But the forecast called for Suck, and I changed my plans.

I went to the beach instead.

Where the weather Sucked as well, but it wasn’t a lethal sucking, as the White Mountains are famous for, but rather a gentle sucking,  as one might wish for when at the beach.

Anyway.

It was cool and windy and gray, with an insistent wind driving a fine mist horizontally, perfect for a first day of summer in the tropical paradise of Massachusetts:

raincoats

The cheeriest thing about this scene was the Teutonic seawall separating Nature and Man, and the reassuring sense that Man wasn’t up to the challenge.

But as all clouds have their silver linings, the local surfers dug the wind-whipped world, ignoring the rain ’cause, hey, they’re soaked anyway!

surfers

I, on the other hand, was bummed.  It was a long drive to come up with no photographs, but setting up in the wind and rain was hard to get psyched for.

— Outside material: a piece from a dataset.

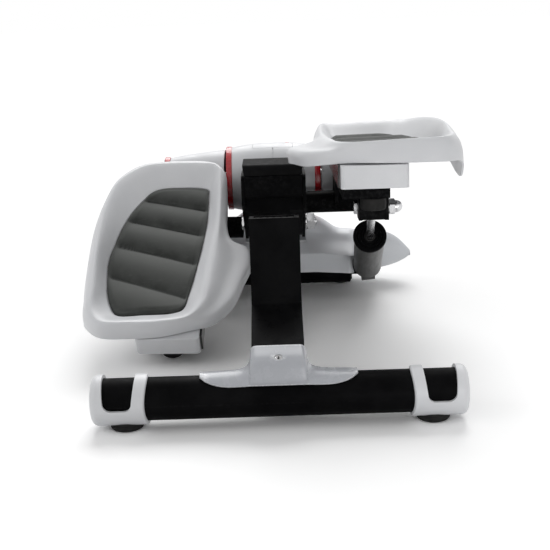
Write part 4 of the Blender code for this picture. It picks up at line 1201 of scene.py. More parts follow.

So I sought out nooks and crannies in the seaside flora, trying to find a refuge from the wind without stepping in some college girl’s refuge from the wind;

Trust me, stay out of the bushes when you’re at the beach.

But there were copious roses and lots of poison ivy, two plants which hold their own in the Urban Wild, because nobody wants to mess with them:

beach roses

Pretty flowers, atmospheric conditions not withstanding:

roses

I struggled valiantly against the wind, then surrendered,  crossing the road to the inland side to photograph a marsh:

sea lillies

and its stalwart inhabitants:

ducks

…including a few baby swans:

swanlettes

…whose Momma was busy trying to mooch food from us motorists.  And a gull bathing with a fury:

gull

He was funny.

But as much fun as this was, I missed the urgency of the sea, so after I indulged in a ten dollar clam roll I headed south to Plum Island, a  bit of wilderness on Boston’s north shore.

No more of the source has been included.